For external transactions, Bangladesh needs to depend on counterparts abroad. World renowned banks are operating in Bangladesh. There are some liaison offices of foreign banks in our country selling their products like buyer's credit, ad-confirmation services, correspondence services, clearing services, etc. Their presence in Bangladesh indicates that we are a business hub for external transactions. They are doing goods business on account of different service charges. During its age of half century, no default case is recorded for any single payment in the history of Bangladesh. Despite, foreign banks charge Bangladesh different fees at higher rates on the ground of non-investment graded county! The presence of counterparts in business in Bangladesh indicates the economic strength of Bangladesh.
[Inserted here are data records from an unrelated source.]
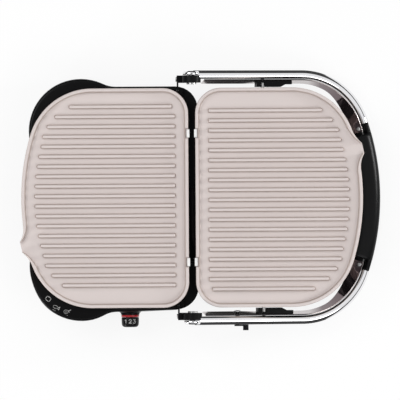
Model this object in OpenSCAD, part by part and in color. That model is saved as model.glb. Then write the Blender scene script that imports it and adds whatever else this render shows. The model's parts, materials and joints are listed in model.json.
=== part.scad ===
// Electric contact grill with lid, opened flat to 180 degrees.
// Two ribbed plates lie side by side: the lower one on the base, the upper one in the lid.
// The frame runs +X from the base's front to the grip, +Y to the left side, +Z up.
// Sizes are in millimetres. X is counted from the hinge axis until place() shifts the origin.

/* [Plates] */
// Length of one plate from its hinge edge to its front
plate_len = 221; // [180:1:260]
// Width of one plate
plate_w = 290; // [260:1:320]
// Thickness of a plate from its underside to its rim
plate_h = 10.5; // [9:0.5:16]
// Thickness of the plate's floor
plate_floor = 3.5; // [2.5:0.5:5]
// Width of the raised rim
rim_w = 4.6; // [3:0.1:7]
// Radius of the wide front curve
plate_front_r = 290; // [260:1:400]
// Radius of the two front corners
plate_corner_r = 85; // [60:1:95]
// Radius of the two corners at the hinge
plate_rear_r = 34; // [20:1:45]
// Gap between the two plates across the hinge
plate_gap = 9.2; // [7:0.1:14]
// Gap between the two rims when the grill is closed
close_gap = 1; // [0.5:0.1:3]

/* [Ribs] */
// Distance from rib to rib
rib_pitch = 13.1; // [11:0.1:14]
// Width of a rib
rib_w = 5.2; // [3.5:0.1:7]
// Height of a rib above the floor
rib_h = 5.4; // [3:0.1:6]
// Distance from a rib's end to the plate's edge
rib_margin = 17.2; // [12:0.1:24]
// Offset of the rib field, so that the two plates' ribs pass each other
rib_shift = 3; // [0:0.1:4]

/* [Spout] */
// Distance of the drip spout from the plate's centre line
spout_y = 65.6; // [40:0.1:80]
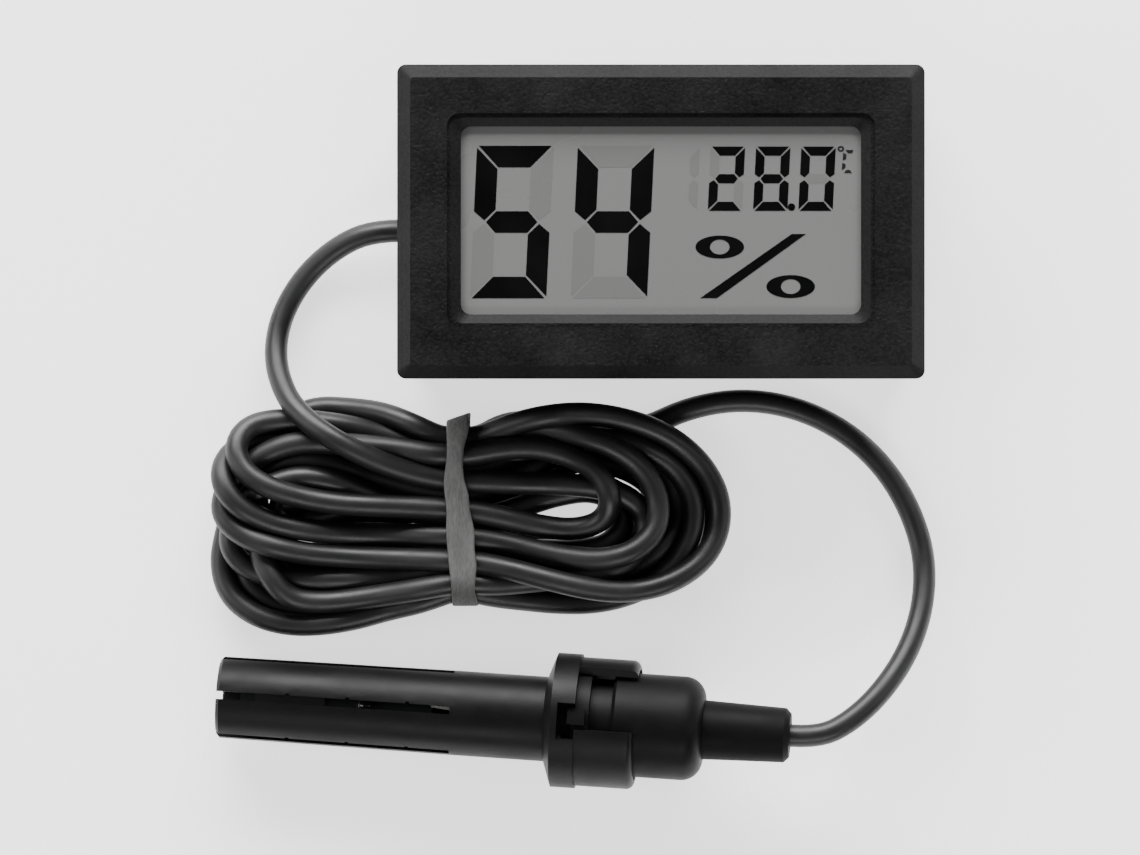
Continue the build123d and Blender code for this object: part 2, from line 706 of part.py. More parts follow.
# display side: out of the case's left side, down to z = 0, round, and up on to the hank
display_route = [
    Vector(grommet_outer_face, exit_y, exit_height),
    Vector(-26.4, exit_y, exit_height),
    Vector(-29.7, -2.2, 2.1),
    Vector(-32.7, -4.9, 1.3),
    Vector(-34.8, -8.5, 1.2),
    Vector(-35.4, -12.3, 2.3),
    Vector(-34.4, -15.7, 4.3),
    Vector(-32.2, -18.6, 5.9),
]

# probe side: out from under the hank's upper right side, round a wide bend, and up to the boot
probe_route = [
    Vector(-1.6, -18.9, 1.15),
    Vector(2.6, -16.9, 1.1),
    Vector(7.4, -16.1, 1.1),
    Vector(12.3, -16.8, 1.1),
    Vector(16.8, -18.9, 1.1),
    Vector(20.4, -22.1, 1.1),
    Vector(22.9, -26.1, 1.1),
    Vector(24.3, -30.6, 1.6),
    Vector(24.1, -35.2, 3.1),
    Vector(22.6, -39.5, 5.1),
    Vector(20.0, -43.2, 6.9),
    Vector(17.2, -45.7, 7.7),
    probe_end + probe_axis * 2.6,
    probe_end,
]

for route_name, route in (("cable_display_lead", display_route), ("cable_probe_lead", probe_route)):
    radii = corner_radii(route)
    with BuildPart() as cable_lead:
        with BuildLine() as centre_line:
            FilletPolyline(*route, radius=radii)
        with BuildSketch(Plane(origin=route[0], z_dir=route[1] - route[0])):
            Circle(cable_radius)
        sweep(path=centre_line.line)
    print(route_name, "radii", [round(radius, 1) for radius in radii])
    length = sum(edge.length for edge in centre_line.edges())
    expected = pi * cable_radius**2 * length
    print(f"  length {length:.1f}, volume {cable_lead.part.volume:.2f} of {expected:.2f}")
    finish(cable_lead, route_name)

# hank of about ten turns, drawn in where the band holds it
hank_outline = [
    (-41.5, -25.6),
    (-40.6, -32.4),
    (-37.2, -36.6),
    (-32.0, -37.2),
    (-24.5, -36.2),
    (band_x, -35.2),
    (-8.5, -35.9),
    (-1.0, -34.4),
    (4.6, -30.6),
    (6.1, -26.2),
    (4.4, -21.2),
    (-1.6, -17.4),
    (-9.0, -16.5),
    (band_x, -17.9),
    (-24.5, -16.9),
    (-31.0, -15.8),
    (-36.2, -17.7),
    (-39.9, -21.0),
]
band_core_middle = band_core_low + band_core_height / 2
band_core = Plane(origin=(band_x, band_core_y, band_core_middle), x_dir=(0, 1, 0), z_dir=(1, 0, 0))
with BuildPart() as cable_hank:
    with BuildSketch():
        with BuildLine():
            Spline(*hank_outline, periodic=True)
        make_face()
    extrude(amount=hank_height)
    fillet(cable_hank.faces().sort_by(Axis.Z)[-1].edges(), hank_top_rounding)
    fillet(cable_hank.faces().sort_by(Axis.Z)[0].edges(), hank_bottom_rounding)
    with BuildSketch(band_core.offset(-band_width / 2 - waist_clearance)):
        Rectangle(2 * band_core_width, 4 * band_core_height)
        RectangleRounded(
            band_core_width - 2 * waist_clearance,
            band_core_height - 2 * waist_clearance,
            band_core_corner,
            mode=Mode.SUBTRACT,
        )
    extrude(amount=band_width + 2 * waist_clearance, mode=Mode.SUBTRACT)
finish(cable_hank, "cable_hank")

with BuildPart() as rubber_band:
    with BuildSketch(band_core.offset(-band_width / 2)):
        RectangleRounded(
            band_core_width + 2 * band_thickness,
            band_core_height + 2 * band_thickness,
            band_core_corner + band_thickness,
        )
        RectangleRounded(band_core_width, band_core_height, band_core_corner, mode=Mode.SUBTRACT)
    extrude(amount=band_width)
finish(rubber_band, "rubber_band")
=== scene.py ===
"""Looks of a panel thermometer and hygrometer with a wired probe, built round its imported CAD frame."""

from math import cos, pi, radians, sin

import bmesh
import bpy
import numpy as np
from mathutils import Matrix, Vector


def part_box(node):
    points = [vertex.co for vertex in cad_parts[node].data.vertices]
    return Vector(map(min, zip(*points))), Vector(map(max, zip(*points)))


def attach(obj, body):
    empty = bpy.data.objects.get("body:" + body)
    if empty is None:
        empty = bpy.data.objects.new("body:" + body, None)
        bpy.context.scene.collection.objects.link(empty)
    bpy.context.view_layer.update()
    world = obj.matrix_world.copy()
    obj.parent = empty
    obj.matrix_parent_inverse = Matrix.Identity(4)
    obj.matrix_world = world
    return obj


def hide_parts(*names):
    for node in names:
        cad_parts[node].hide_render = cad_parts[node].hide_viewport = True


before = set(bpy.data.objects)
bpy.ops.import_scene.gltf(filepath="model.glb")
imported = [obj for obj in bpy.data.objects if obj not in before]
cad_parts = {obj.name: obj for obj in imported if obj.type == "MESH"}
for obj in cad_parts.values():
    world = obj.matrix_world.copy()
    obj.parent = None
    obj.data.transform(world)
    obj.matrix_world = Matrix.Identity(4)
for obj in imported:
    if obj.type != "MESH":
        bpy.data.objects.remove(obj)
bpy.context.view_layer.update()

MM = 0.001

bezel_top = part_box("front_bezel")[1].z
film_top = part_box("lcd_front_polariser")[1].z
band_low, band_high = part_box("rubber_band")

# ======================= camera =======================

camera_height = 1.5
frame_width_in_view = 103.6 * MM  # width of the view at the height of the display's face
view_centre = Vector((-8.27, -18.73, 0)) * MM
sensor_width = 36.0

camera_data = bpy.data.cameras.new("camera")
camera_data.sensor_width = sensor_width
camera_data.lens = sensor_width * camera_height / frame_width_in_view
camera_data.clip_end = 10.0
camera = bpy.data.objects.new("camera", camera_data)
camera.location = view_centre + Vector((0, 0, bezel_top + camera_height))
bpy.context.scene.collection.objects.link(camera)
bpy.context.scene.camera = camera

# ======================= cable =======================

cable_radius = 1.05
cable_diameter = 2 * cable_radius

# The points of the two free stretches, in millimetres, as the CAD's tubes have them.
probe_tilt, probe_swing, probe_length = radians(4.42), radians(3.8), 52.5
probe_axis = Vector((
    cos(probe_tilt) * cos(probe_swing),
    -cos(probe_tilt) * sin(probe_swing),
    sin(probe_tilt),
))
tip_radius = 3.73
boot_lead = 2.6  # how far the cable runs straight out of the boot
probe_tip = Vector((-40.4, -43.4, tip_radius * cos(probe_tilt)))
probe_end = probe_tip + probe_axis * probe_length
display_route = [
    (-23.6, -0.7, 2.85),
    (-26.4, -0.7, 2.85),
    (-29.7, -2.2, 2.1),
    (-32.7, -4.9, 1.3),
    (-34.8, -8.5, 1.2),
    (-35.4, -12.3, 2.3),
    (-34.4, -15.7, 4.3),
    (-32.2, -18.6, 5.9),
]
probe_route = [
    (-1.6, -18.9, 1.15),
    (2.6, -16.9, 1.1),
    (7.4, -16.1, 1.1),
    (12.3, -16.8, 1.1),
    (16.8, -18.9, 1.1),
    (20.4, -22.1, 1.1),
    (22.9, -26.1, 1.1),
    (24.3, -30.6, 1.6),
    (24.1, -35.2, 3.1),
    (22.6, -39.5, 5.1),
    (20.0, -43.2, 6.9),
    (17.2, -45.7, 7.7),
    tuple(probe_end + probe_axis * boot_lead),
    tuple(probe_end),
]

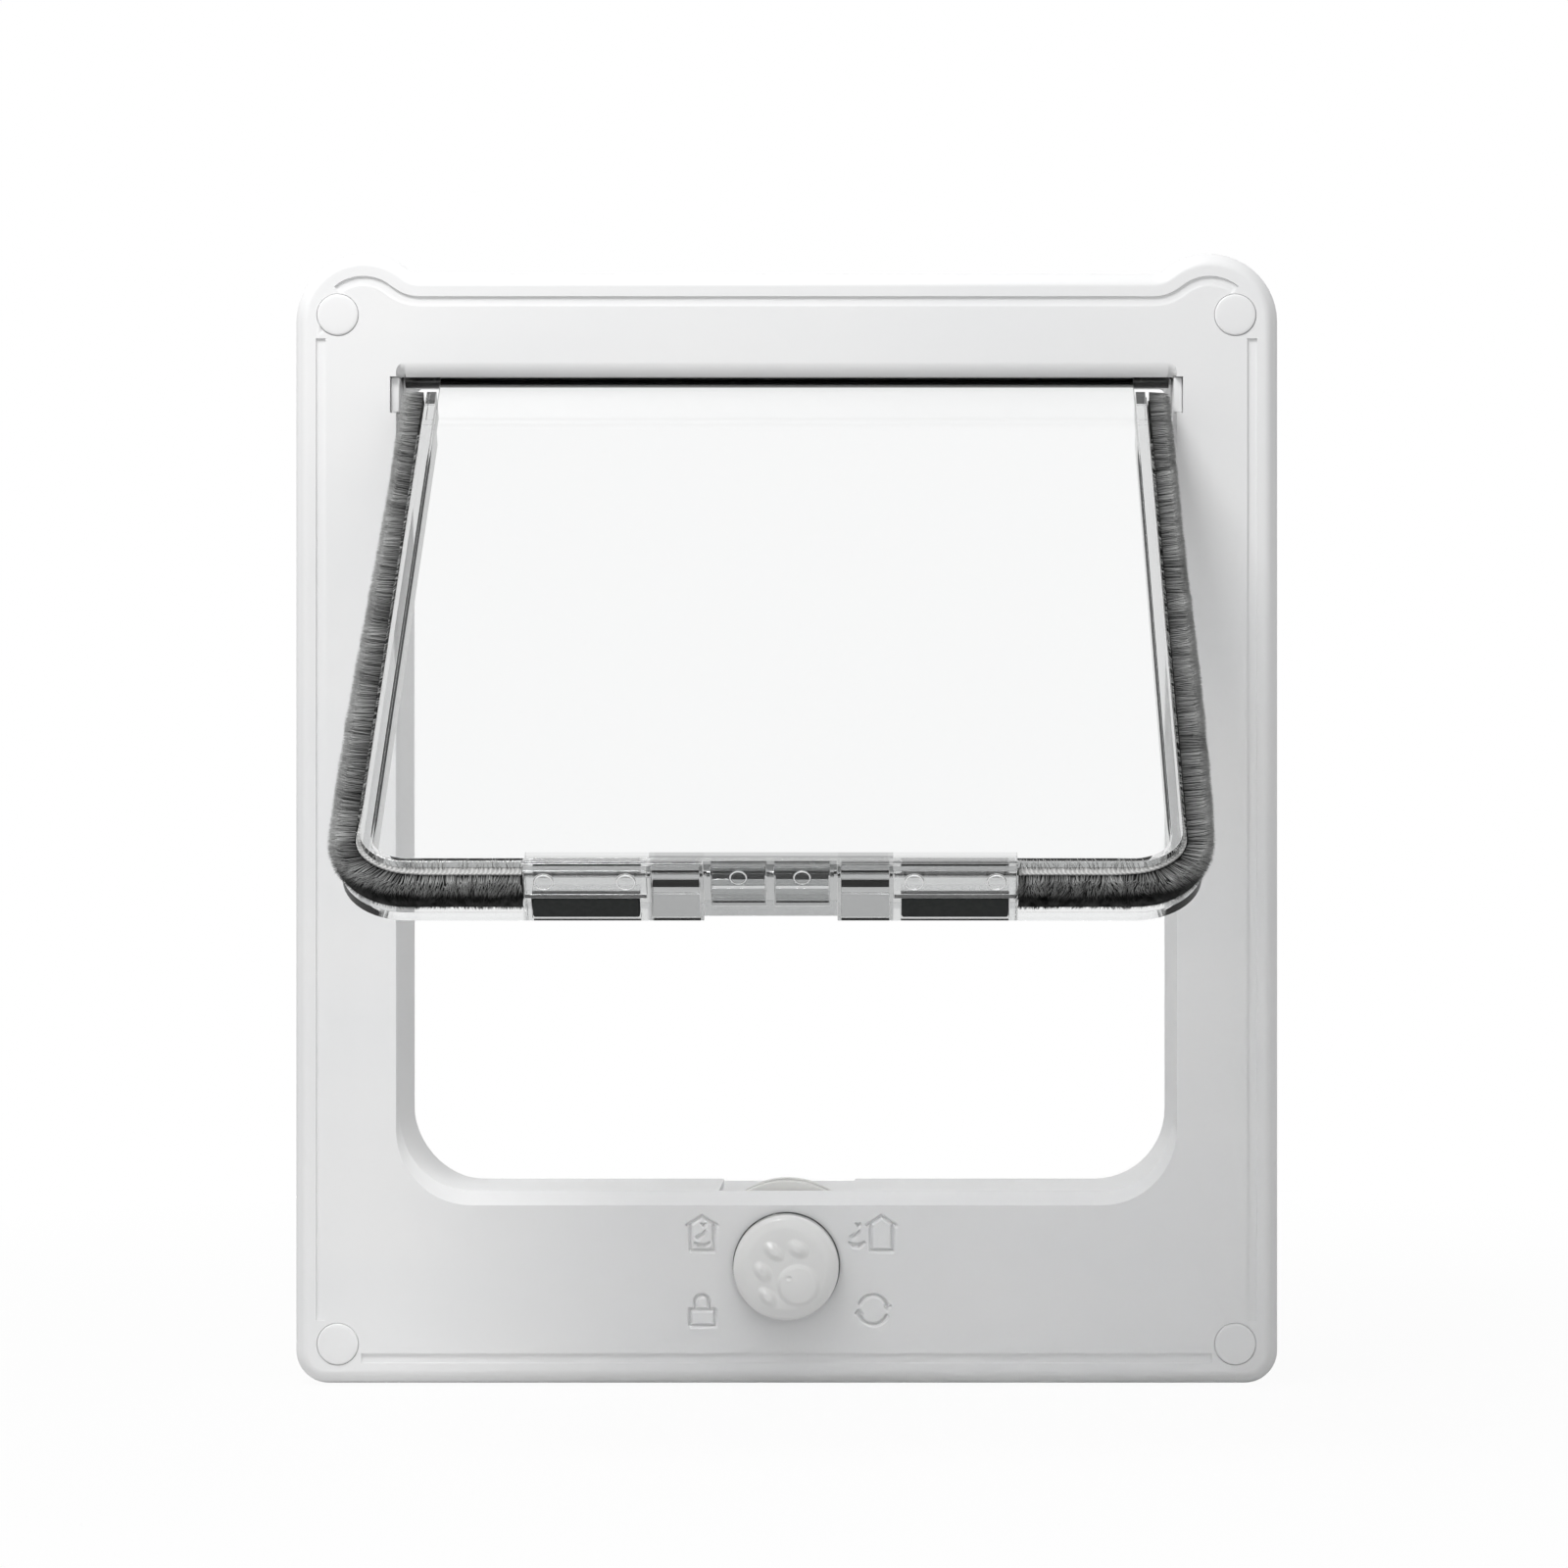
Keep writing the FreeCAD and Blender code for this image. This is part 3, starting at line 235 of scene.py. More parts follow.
def moulded_white(name, rough, low, high, grain_depth):
    """White moulding: spark-eroded grain in the surface, faint flow marks in its colour and gloss."""
    shader = Shader(name)
    shader.set(ior=1.5)
    where = shader.place()
    flow = shader.effect(MOTTLE, shader.place(scale=(1, 1, 2.5)), 14.0)
    shader.join(shader.tint(flow, low, high), shader.skin.inputs["Base Color"])
    shader.join(shader.ramp(flow, 0.0, 1.0, rough - 0.03, rough + 0.04), shader.skin.inputs["Roughness"])
    shader.bump(shader.effect(GRAIN, where, 2600.0), grain_depth, 0.5)
    return shader.material


def from_hinge(shader):
    """Object coordinates turned back to the hanging flap, measured from the hinge, as separate X, Y and Z."""
    where = shader.add("ShaderNodeTexCoord")
    lift = shader.add("ShaderNodeVectorMath", operation="SUBTRACT")
    lift.inputs[1].default_value = tuple(HINGE)
    shader.join(where.outputs["Object"], lift.inputs[0])
    hinge_turn = shader.add("ShaderNodeMapping")
    hinge_turn.inputs["Rotation"].default_value = (RAISE, 0, 0)
    shader.join(lift.outputs[0], hinge_turn.inputs["Vector"])
    split = shader.add("ShaderNodeSeparateXYZ")
    shader.join(hinge_turn.outputs[0], split.inputs[0])
    return split.outputs


SOFT_EDGE = 0.2 * MM


def below(shader, value, level):
    """1 where the value lies under a level in metres, 0 over it, with a soft edge."""
    return shader.ramp(value, level + SOFT_EDGE, level - SOFT_EDGE)


def above(shader, value, level):
    """1 where the value lies over a level in metres, 0 under it, with a soft edge."""
    return shader.ramp(value, level - SOFT_EDGE, level + SOFT_EDGE)


def within(shader, value, low, high):
    """1 where the value's size lies between two lengths in metres, 0 elsewhere, with a sharper edge."""
    size = shader.reckon("ABSOLUTE", value)
    start = shader.ramp(size, low - SOFT_EDGE / 4, low + SOFT_EDGE / 4)
    end = shader.ramp(size, high + SOFT_EDGE / 4, high - SOFT_EDGE / 4)
    return shader.reckon("MULTIPLY", start, end)


# places in the flap, from the hinge and from its middle
BARREL_FOOT = -6.8 * MM
BLOCK_TOP, BLOCK_HALF = -195.0 * MM, 54.4 * MM
HOLLOWS, HOLLOW_STEP = (14.8 * MM, 25.8 * MM), 1.1 * MM
COVERS = (27.0 * MM, 54.2 * MM)
FOOT_WALL, LIP_START = -199.9 * MM, 6.0 * MM
SIDE_WALLS = (88.6 * MM, 91.4 * MM)


def painted_shade_mask(shader, place):
    """Painted shade for the clear flap: a mask laid out roughly by how thick the moulding is along the eye's line,
    most over the shallow front half of the block's hollows, less in the rest of the block, in the foot wall and in
    the side walls, 0 in the sheet. Where it is high, the plastic is tinted grey to stand in for the dark
    surroundings seen through it."""
    x, y, z = place["X"], place["Y"], place["Z"]
    hollow = shader.reckon("MULTIPLY", within(shader, x, *HOLLOWS), below(shader, y, HOLLOW_STEP))
    body = shader.reckon("MULTIPLY_ADD", hollow, 0.08, 0.78)
    body = shader.reckon("MULTIPLY_ADD", within(shader, x, *COVERS), -0.48, body)
    across = shader.reckon("MULTIPLY", below(shader, x, BLOCK_HALF), above(shader, x, -BLOCK_HALF))
    block = shader.reckon("MULTIPLY", below(shader, z, BLOCK_TOP), across)
    block = shader.reckon("MULTIPLY", block, body)
    foot = shader.reckon("MULTIPLY", below(shader, z, FOOT_WALL), 0.7)
    foot = shader.reckon("MULTIPLY", foot, below(shader, y, LIP_START))
    wall = shader.reckon("MULTIPLY", within(shader, x, *SIDE_WALLS), 0.35)
    return shader.reckon("MAXIMUM", shader.reckon("MAXIMUM", block, foot), wall)


def clear_plastic(name, thin, thick=None, barrel=None):
    """Clear moulded plastic: a thin sheet is near colourless; a thick block is tinted greyer and the barrel as
    dark as the rod it magnifies, painted shade for what is seen through them; with faint haze and moulding waves.
    Small fittings have one tint."""
    shader = Shader(name)
    shader.set(color=thin, transmission=1.0, ior=1.49)
    where = shader.place()
    if thick:
        place = from_hinge(shader)
        # painted shade: the thick colour is mixed in over the mask, greying the block, the foot wall and the side
        # walls
        sheet = shader.tint(painted_shade_mask(shader, place), thin, thick)
        # painted shade: above the barrel's foot the colour turns near black, standing in for the dark rod seen
        # magnified through it
        both = shader.add("ShaderNodeMix", data_type="RGBA")
        both.inputs["B"].default_value = (*barrel, 1.0)
        shader.join(sheet, both.inputs["A"])
        shader.join(above(shader, place["Z"], BARREL_FOOT), both.inputs["Factor"])
        shader.join(both.outputs["Result"], shader.skin.inputs["Base Color"])
    haze = shader.effect(MOTTLE, where, 22.0)
    shader.join(shader.ramp(haze, 0.0, 1.0, 0.01, 0.045), shader.skin.inputs["Roughness"])
    shader.bump(shader.effect(GRAIN, where, 60.0), 0.00002, 0.015)
    return shader.material


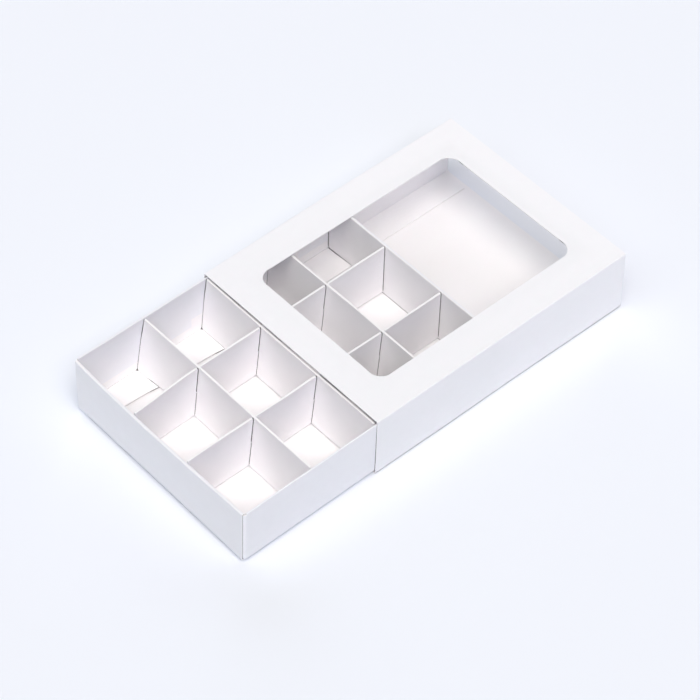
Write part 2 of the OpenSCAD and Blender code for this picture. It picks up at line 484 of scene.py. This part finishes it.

If we look at product basket, RMG is the topper. But our basket is not confined to single product - RMG. There are thousand tariff lines for export products. One size cannot fit all. It is reported that policy support to RMG does not fit for other products. RMG is definitely a one product which is essential item for importers. The production process needs physical touch, it is still under challenge whether industrial internet (IOT) or 4th industrial revolution (4IR) can automate RMG production process. Still , dependence on RMG is still risk free. There is light in the tunnel, we are seeing light engineering products and pharmaceutical products are on rising trend in the export basket.

Bangladesh economy is on a safe footing and is expected to remain so in future also. We just need to fine tune policies from time to time to cope with changing situations. These are - exchange rate adjustment depending on market demand, external term borrowing to permit only for meeting external liabilities, not to incur local expenses, and last but not least, outward investment to be confined at corporate level. Sales proceeds of domestic assets should not be allowed for transfer abroad.